**TASK PROMPT:** Every line from the line containing "before = set(bpy.data.objects)" through the final line below is to be repeated exactly; no other line is.

**SUPPLIED INFORMATION:**
──────────

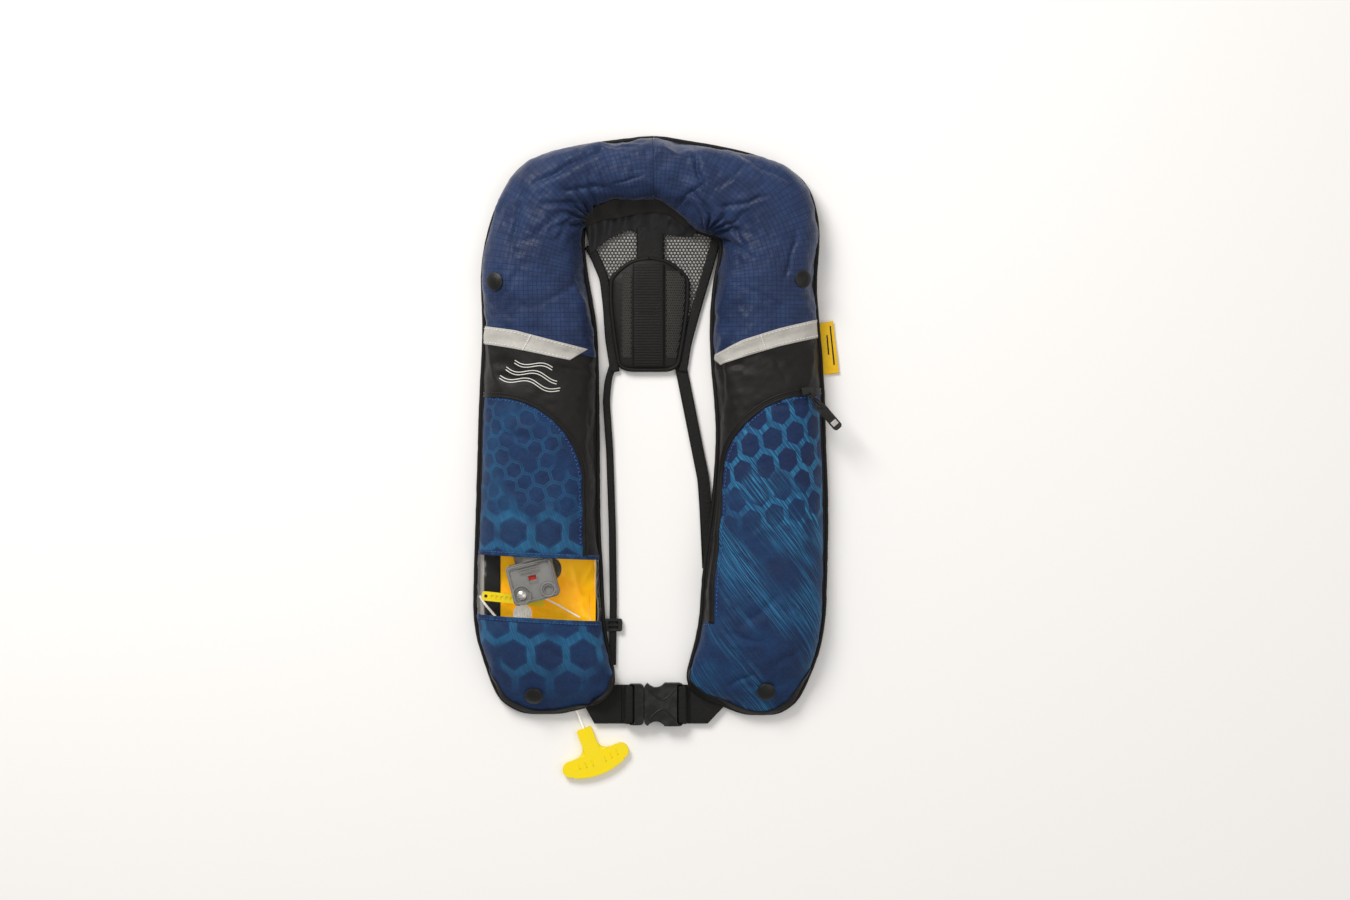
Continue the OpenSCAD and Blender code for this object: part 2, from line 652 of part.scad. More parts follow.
// A cylinder along the inflator's own +Y, centred on the gas cylinder's axis
module along_axis(v0, v1, r) {
    translate([cyl_u, v0, cyl_z]) rotate([-90, 0, 0]) cylinder(h = v1 - v0, r = r);
}
module inflator_body() {
    color(grey) inflator_frame() difference() {
        union() {
            rounded_plate(-9, -9, 35, 29.5, 4, body_z0, 35);
            intersection() {
                along_axis(29.2, 39, 16.5);
                translate([-10, 20, 5.6]) cube([60, 30, 40]);
            }
        }
        along_axis(14, 40, neck_r + run_gap);
        along_axis(32, 40, cylinder_r + 0.6);
        along_axis(-10, 15, firing_pin_r + run_gap);
        along_axis(4.6, 14.6, 4.6);
        // swing space of the lever
        translate([0, 0, lever_z0 - 0.3]) cylinder(h = lever_z1 - lever_z0 + 0.6, r = 24.5);
        translate([0, 0, body_z0 + 2]) cylinder(h = 40, r = pivot_r + run_gap);
        // recess round the pivot head
        translate([0, 0, 34]) cylinder(h = 2, r = 8);
        // indicator window and its track
        translate([10.2, 11.4, 33]) cube([7.2, 4.2, 3]);
        translate([9.6, 5, 31.4]) cube([8.4, 12, 1.8]);
        // stem of the manifold
        translate([stem_u, stem_v, body_z0 - 1]) cylinder(h = 9.4, r = 4.16);
    }
}
module manifold() {
    flange_z = back_t + 3.4;
    color([0.18, 0.18, 0.13]) inflator_frame() {
        translate([stem_u, stem_v, flange_z]) cylinder(h = body_z0 - 0.3 - flange_z, r = 12);
        translate([stem_u, stem_v, flange_z]) cylinder(h = 10.6, r = 4.1);
    }
}
module pivot_pin() {
    color(silver) inflator_frame() {
        translate([0, 0, body_z0 + 2.2]) cylinder(h = 26, r = pivot_r);
        translate([0, 0, 34.2]) cylinder(h = 1.6, r = 4.3);
        translate([0, 0, 35.6]) intersection() {
            translate([0, 0, -5]) sphere(6.5);
            cylinder(h = 2, r = 4.1);
        }
    }
}
lever_left = 38;
lever_right = 21.5;
module firing_lever() {
    color(yellow) inflator_frame() rotate([0, 0, lever_rest]) difference() {
        union() {
            rounded_plate(-lever_left, -9.3, lever_right, -0.7, 2.5, lever_z0, lever_z1);
            translate([0, 0, lever_z0]) cylinder(h = lever_z1 - lever_z0, r = 6.5);
        }
        translate([0, 0, lever_z0 - 1]) cylinder(h = 8, r = pivot_r + run_gap);
        translate([-lever_left + 4, -5, lever_z0 - 1]) cylinder(h = 8, r = 1.6);
        for (i = [0:4]) translate([-lever_left + 9 + 4.6 * i, -6.4, lever_z1 - 0.8]) cube([2, 2.8, 1]);
    }
}
pin_tail = -6.2;
module firing_pin() {
    color(silver) inflator_frame() {
        along_axis(pin_tail, 12, firing_pin_r - 1.4);
        along_axis(-2.6, 12, firing_pin_r);
        along_axis(4.8, 6.2, 4.4);
        translate([cyl_u, 12, cyl_z]) rotate([-90, 0, 0]) cylinder(h = 3.4, r1 = firing_pin_r, r2 = 0.6);
    }
}
module firing_spring() {
    turns = 4;
    per_turn = 14;
    path = [
        for (i = [0:turns * per_turn])
            let(a = 360 * i / per_turn)
            [3.85 * cos(a), 3.85 * sin(a), 7.4 * i / (turns * per_turn)]
    ];
    color(silver) inflator_frame() translate([cyl_u, 6.7, cyl_z]) rotate([-90, 0, 0]) cord(path, 0.42, 6);
}
module indicator_flag() {
    color([0.85, 0.16, 0.12]) inflator_frame() translate([9.8, 11.2, 31.6]) cube([8, 5, 1.3]);
}
module cylinder_gasket() {
    color(black) inflator_frame() difference() {
        along_axis(32.4, 34, 11.5);
        along_axis(31, 36, neck_r + 0.05);
    }
}
module gas_cylinder() {
    shoulder = 36 + cylinder_r;
    color(grey) inflator_frame() difference() {
        union() {
            along_axis(16.2, 40, neck_r);
            translate([cyl_u, shoulder, cyl_z]) sphere(cylinder_r);
            along_axis(shoulder, shoulder + cylinder_l, cylinder_r);
            translate([cyl_u, shoulder + cylinder_l, cyl_z]) sphere(cylinder_r);
        }
        // throat that the firing pin enters
        along_axis(15, 27, firing_pin_r + 0.4);
    }
}
// Where the pull cord leaves the left front, and its lean
exit_p = [-73, -514, 3.1];
pull_tilt = 21;
stem_top = -17.5;
module pull_frame() {
    translate(exit_p) rotate([0, 0, pull_tilt]) children();
}
// Cord from inside the left front to the handle, running along the pull direction
module pull_cord() {
    inside = 34;
    color("white") pull_frame() translate([0, inside, 0]) rotate([90, 0, 0])
        cylinder(h = inside - stem_top + 5, r = 0.95);
}
// T-handle: stem, and a crossbar with rounded ends and a bowed outer edge
module pull_handle() {
    bar_t = 6;
    bow_r = 62.7;
    end_r = 7.5;
    end_x = handle_w / 2 - end_r;
    stem_w = 14.8;
    bar_low = -46.2;
    color(yellow) pull_frame() translate([0, stem_top, 0]) difference() {
        translate([0, 0, -2.8]) linear_extrude(bar_t) {
            intersection() {
                translate([0, bar_low + bow_r]) circle(bow_r, $fn = 96);
                translate([-end_x, -50]) square([2 * end_x, 25.5]);
            }
            for (side = [-1, 1]) translate([side * end_x, -32]) circle(end_r);
            translate([-stem_w / 2, -30]) square([stem_w, 28]);
            translate([-stem_w / 2 + 2, -28]) square([stem_w - 4, 28]);
            for (side = [-1, 1]) translate([side * (stem_w / 2 - 2), -2]) circle(2);
        }
        rotate([90, 0, 0]) cylinder(h = 7, r = 1.05);
    }
}

// ==== inside the right front ====
oral_x = 130;
oral_z = 18;
module along_y(y0, y1, r) {
    translate([oral_x, y0, oral_z]) rotate([-90, 0, 0]) cylinder(h = y1 - y0, r = r);
}
module oral_tube() {
    color(black) difference() {
        union() {
            along_y(-390, -304, 6);
            along_y(-400, -390, 9);
        }
        along_y(-401, -303, 4.4);
        translate([oral_x, -395, oral_z - 20]) cylinder(h = 14, r = 4);
    }
}
module oral_valve() {
    color(grey) {
        along_y(-320, -305, 4.34);
        along_y(-330, -319, 2);
    }
}
module dust_cap() {
    color(yellow) difference() {
        along_y(-314, -300, 7.6);
        along_y(-315, -302, 6.06);
    }
}
module whistle() {
    color(yellow) translate([130, -432, 16]) rotate([0, 0, 90]) difference() {
        union() {
            rounded_plate(-18, -6, 14, 6, 3, -5, 5);
            translate([14, 0, -5]) cylinder(h = 10, r = 8);
        }
        translate([14, 0, -3.5]) cylinder(h = 7, r = 6.3);
        translate([-19, -4, -3]) cube([28, 8, 4.4]);
        translate([-6, -5, 1]) cube([4, 10, 6]);
    }
}

collar_back();
collar_cover_left();
collar_cover_right();
collar_bladder();
collar_piping();
neck_lining();
neck_tape();
shoulder_panel_left();
shoulder_panel_right();
reflector_left();
reflector_right();
yoke_mesh();
yoke_binding();
back_pad();
pad_webbing();
yellow_tag();
snap_studs_upper();
snap_cap_upper_left();
snap_cap_upper_right();
back_left();
back_right();
bladder_left();
bladder_right();
upper_cover_left();
inflator_window();
lower_flap_left();
front_cover_right();
piping_left();
piping_right();
zip_band_left();
zip_chain_right();
zip_slider();
zip_puller();
strap_left();
strap_right();
strap_adjuster();
belt_left();
belt_right();
buckle_socket();
buckle_plug();
buckle_arm_upper();
buckle_arm_lower();
snap_studs_lower();
snap_cap_lower_left();
snap_cap_lower_right();
inflator_body();
manifold();
pivot_pin();
firing_lever();
firing_pin();
firing_spring();
indicator_flag();
cylinder_gasket();
gas_cylinder();
pull_cord();
pull_handle();
oral_tube();
oral_valve();
dust_cap();
whistle();
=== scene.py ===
"""Looks of an inflatable life jacket lying flat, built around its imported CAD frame.

Helper geometry is worked out in millimetres and turned into metres when a mesh is made.
"""

import math

import bmesh
import bpy
import numpy as np
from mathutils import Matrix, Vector
from mathutils.bvhtree import BVHTree


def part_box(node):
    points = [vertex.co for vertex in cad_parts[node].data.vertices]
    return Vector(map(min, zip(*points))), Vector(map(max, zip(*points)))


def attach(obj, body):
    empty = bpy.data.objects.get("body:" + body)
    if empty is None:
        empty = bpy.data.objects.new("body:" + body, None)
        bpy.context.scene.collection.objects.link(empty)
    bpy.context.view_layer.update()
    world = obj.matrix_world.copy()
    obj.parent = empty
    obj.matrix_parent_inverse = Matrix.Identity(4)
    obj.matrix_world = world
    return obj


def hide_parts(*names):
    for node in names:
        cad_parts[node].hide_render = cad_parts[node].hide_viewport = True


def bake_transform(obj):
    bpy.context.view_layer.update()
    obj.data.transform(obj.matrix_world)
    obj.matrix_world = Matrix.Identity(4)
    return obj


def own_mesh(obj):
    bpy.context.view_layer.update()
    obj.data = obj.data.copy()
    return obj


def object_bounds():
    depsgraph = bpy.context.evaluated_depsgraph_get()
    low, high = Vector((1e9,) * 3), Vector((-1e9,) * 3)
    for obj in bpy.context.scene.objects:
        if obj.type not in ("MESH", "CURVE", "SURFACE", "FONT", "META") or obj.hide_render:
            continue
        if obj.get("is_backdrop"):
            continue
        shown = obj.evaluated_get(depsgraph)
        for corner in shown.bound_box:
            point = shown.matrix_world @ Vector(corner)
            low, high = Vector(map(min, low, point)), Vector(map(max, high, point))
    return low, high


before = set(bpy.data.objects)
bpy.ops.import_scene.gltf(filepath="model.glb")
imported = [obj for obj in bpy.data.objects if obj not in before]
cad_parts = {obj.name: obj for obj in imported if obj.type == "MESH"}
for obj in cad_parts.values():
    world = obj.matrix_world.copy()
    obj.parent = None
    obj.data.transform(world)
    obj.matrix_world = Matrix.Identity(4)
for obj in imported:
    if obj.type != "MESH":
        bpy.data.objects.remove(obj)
cad_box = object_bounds()
MM = 0.001
scene = bpy.context.scene


# ==== reading the frame ====
def low(node):
    return np.array(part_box(node)[0]) / MM


def high(node):
    return np.array(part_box(node)[1]) / MM


def tree_of(*objects):
    """A ray-cast tree over several mesh objects, in metres."""
    points, faces = [], []
    for o in objects:
        base = len(points)
        points += [o.matrix_world @ v.co for v in o.data.vertices]
        faces += [[base + i for i in p.vertices] for p in o.data.polygons]
    return BVHTree.FromPolygons(points, faces)


def cad_tree(*nodes):
    return tree_of(*[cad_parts[n] for n in nodes])


def height_at(tree, x, y):
    hit = tree.ray_cast(Vector((x * MM, y * MM, 0.3)), Vector((0, 0, -1)))
    return None if hit[0] is None else hit[0].z / MM


RIM = low("upper_cover_left")[2]
PUFF = 2.6            # squareness of the puffed cross-section
PIPING_R = 2.3
PIPING_Z = 4.7
EDGE_INSET = 2.6      # the cover stands this far inside the piping's outer line
CURL = 5.0            # how far the cover turns under its rim


def signed_pow(v, e):
    return np.sign(v) * np.abs(v) ** e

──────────

**OUTPUT OF THE TASK:**
before = set(bpy.data.objects)
bpy.ops.import_scene.gltf(filepath="model.glb")
imported = [obj for obj in bpy.data.objects if obj not in before]
cad_parts = {obj.name: obj for obj in imported if obj.type == "MESH"}
for obj in cad_parts.values():
    world = obj.matrix_world.copy()
    obj.parent = None
    obj.data.transform(world)
    obj.matrix_world = Matrix.Identity(4)
for obj in imported:
    if obj.type != "MESH":
        bpy.data.objects.remove(obj)
cad_box = object_bounds()
MM = 0.001
scene = bpy.context.scene


# ==== reading the frame ====
def low(node):
    return np.array(part_box(node)[0]) / MM


def high(node):
    return np.array(part_box(node)[1]) / MM


def tree_of(*objects):
    """A ray-cast tree over several mesh objects, in metres."""
    points, faces = [], []
    for o in objects:
        base = len(points)
        points += [o.matrix_world @ v.co for v in o.data.vertices]
        faces += [[base + i for i in p.vertices] for p in o.data.polygons]
    return BVHTree.FromPolygons(points, faces)


def cad_tree(*nodes):
    return tree_of(*[cad_parts[n] for n in nodes])


def height_at(tree, x, y):
    hit = tree.ray_cast(Vector((x * MM, y * MM, 0.3)), Vector((0, 0, -1)))
    return None if hit[0] is None else hit[0].z / MM


RIM = low("upper_cover_left")[2]
PUFF = 2.6            # squareness of the puffed cross-section
PIPING_R = 2.3
PIPING_Z = 4.7
EDGE_INSET = 2.6      # the cover stands this far inside the piping's outer line
CURL = 5.0            # how far the cover turns under its rim


def signed_pow(v, e):
    return np.sign(v) * np.abs(v) ** e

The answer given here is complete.